Tuesday, July 21, 2009

Buy less, sell for more.

"I don't understand why stores would raise prices in the midst of a slowdown," my customer said.

"Oh," I answered, "Let me explain it to you."

I could see the mild alarm in his eyes as he realized I was going to explain, but it was too late to escape.

We were talking about Magic cards, and how there weren't any deals to be had. (This was before there was any information about shortages...)

"Here's how it works. A couple of years ago, I would've ordered around 10 boxes of a new release. My cost of goods would've been around 750.00 for all ten boxes. I would have sold the first 6 boxes for about 100.00, for a profit of 25.00 a box. I probably would've sold 2 boxes by the pack for full price, for a profit of 70.00 a box. I would've sold the last two boxes for 110.00 for a profit of 35.00 a box.

"For a total profit of 360.00; or a 31% markup. Not great, but acceptable.

"Compare this to the newest wave. I got 6 boxes in at 75.00. My total cost of goods was 450.00. I will sell the first three boxes for 125.00, for a profit of 50.00 each. I will sell three boxes by the pack for a profit of 70.00, each.

"For a total profit of 360.00; or a 45% markup. Much more acceptable.

"I take only 450.00 out of my cash flow; and take only a little more than half the risk; and I only take up half the space and do roughly half the transactions to make exactly the same amount of profit."

The real question is, why would I do it the first way?

The answer is -- to keep the game flowing, and to keep our store in the running. After the initial burst of business, I might sell twice as much product over the next three months at full price, which is where the real profits come in.

The current shortage of Magic also points out another reason to order more at first, but try to sell it for less. You have quantity in stock in case shortages develop. This is rare, and not a great reason, but it happens. Like it has just happened. But even in this instance, I was able to garner enough product after becoming aware of the shortage that I didn't lose anything by buying less initially.

Actually, even the example in the paragraph above isn't completely right. By having my boxes for 125.00 for the last 6 days, I probably guaranteed that I wouldn't sell any. Now that I know there is a shortage, I take them off the market so I can sell them for full retail price by the pack.

So my profit margin suddenly jumps to nearly 47%. I make a 560.00 profit, on my initial investment of 640.00 for 8 boxes.

A long time ago, I learned that it is more important to have the product in stock than to lower the price.

I will probably have the following conversation many times in the coming week.

"How come your Magic is full price? I can get it for 100.00 a box."

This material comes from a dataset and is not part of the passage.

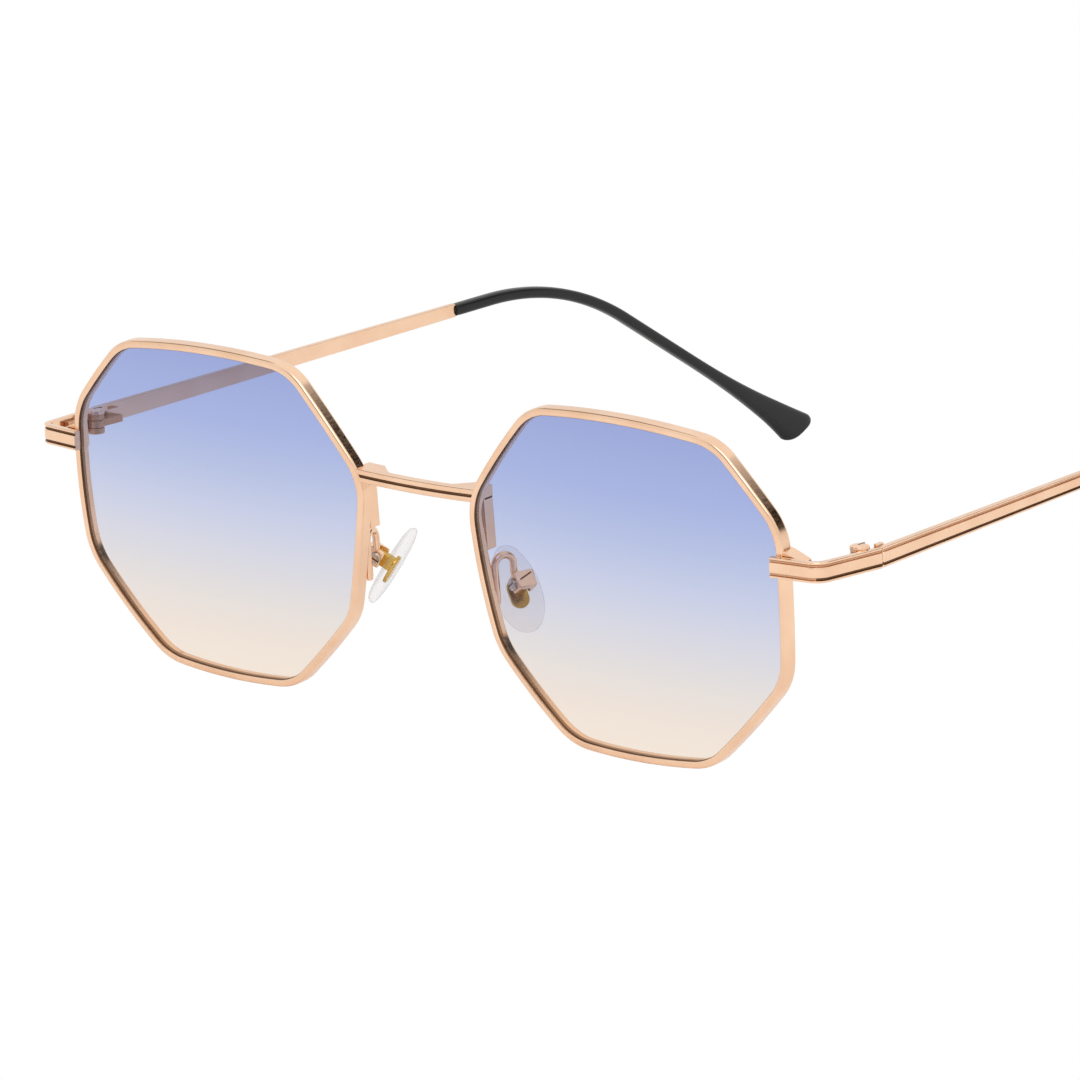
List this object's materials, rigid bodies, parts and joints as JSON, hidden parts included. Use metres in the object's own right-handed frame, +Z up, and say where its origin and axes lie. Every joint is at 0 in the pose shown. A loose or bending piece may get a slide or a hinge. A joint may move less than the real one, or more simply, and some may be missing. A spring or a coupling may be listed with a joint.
{
  "type": "polygonal metal sunglasses",
  "caption": "Eight-sided wire rims with gradient lenses on a slim bridge with rocking nose pads and grooved strip temples that fold on screwed hinges.",
  "frame": {"origin": "Bottom centre of the bounding box, on the surface that the open glasses stand on with the two rims and the two temple tips.", "axes": "+X to the wearer's left, +Y from the front back along the temples, +Z up."},
  "size_m": [0.1398, 0.161, 0.0465],
  "materials": {
    "gold_metal": "polished rose gold plating",
    "screw_steel": "turned and slotted",
    "tinted_lens": "clear gradient tint, darker at the top",
    "pad_silicone": "clear, smooth",
    "pad_core": "satin",
    "dark_tip": "satin"
  },
  "bodies": {
    "front": {"rim_left": "gold_metal", "rim_right": "gold_metal", "lens_left": "tinted_lens", "lens_right": "tinted_lens", "bridge": "gold_metal", "end_piece_left": "gold_metal", "end_piece_right": "gold_metal", "block_upper_left": "gold_metal", "block_upper_right": "gold_metal", "block_lower_left": "gold_metal", "block_lower_right": "gold_metal", "rim_screw_left": "screw_steel", "rim_screw_right": "screw_steel", "pad_arm_left": "gold_metal", "pad_arm_right": "gold_metal", "pad_box_left": "gold_metal", "pad_box_right": "gold_metal", "pad_screw_left": "screw_steel", "pad_screw_right": "screw_steel", "hinge_front_left": "gold_metal", "hinge_front_right": "gold_metal", "hinge_screw_left": "screw_steel", "hinge_screw_right": "screw_steel"},
    "temple_left": {"hinge_rear_left": "gold_metal", "temple_left": "gold_metal", "temple_tip_left": "dark_tip"},
    "temple_right": {"hinge_rear_right": "gold_metal", "temple_right": "gold_metal", "temple_tip_right": "dark_tip"},
    "pad_left": {"pad_insert_left": "pad_core", "nose_pad_left": "pad_silicone"},
    "pad_right": {"pad_insert_right": "pad_core", "nose_pad_right": "pad_silicone"}
  },
  "joints": [
    {"name": "temple_left_fold", "type": "hinge", "parent": "front", "child": "temple_left", "pos_m": [0.06747, -0.06953, 0.03005], "axis": [0, 0, 1], "range_deg": [0, 90]},
    {"name": "temple_right_fold", "type": "hinge", "parent": "front", "child": "temple_right", "pos_m": [-0.06747, -0.06953, 0.03005], "axis": [0, 0, -1], "range_deg": [0, 86]},
    {"name": "pad_left_rock", "type": "hinge", "parent": "front", "child": "pad_left", "pos_m": [0.0128, -0.07238, 0.01952], "axis": [0.4067, 0.9111, 0.0669], "range_deg": [-6, 6]},
    {"name": "pad_right_rock", "type": "hinge", "parent": "front", "child": "pad_right", "pos_m": [-0.0128, -0.07238, 0.01952], "axis": [-0.4067, 0.9111, 0.0669], "range_deg": [-6, 6]}
  ]
}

"Sounds like a great deal. Why don't you do that?"

"Oh, well, they are out. Right now...but....."

"Why didn't you say so? I have really, really cheap prices on the product I'm out of..."

Confused look in the customer's eyes. "Well, where is it?"

"I'm out of it. But I do have this product for full price...."

Grumble, grumble. "Give me four packs...."

Still, if you have any doubts, the solution is actually opposite of what most people would expect. Firm up your prices, and order less product.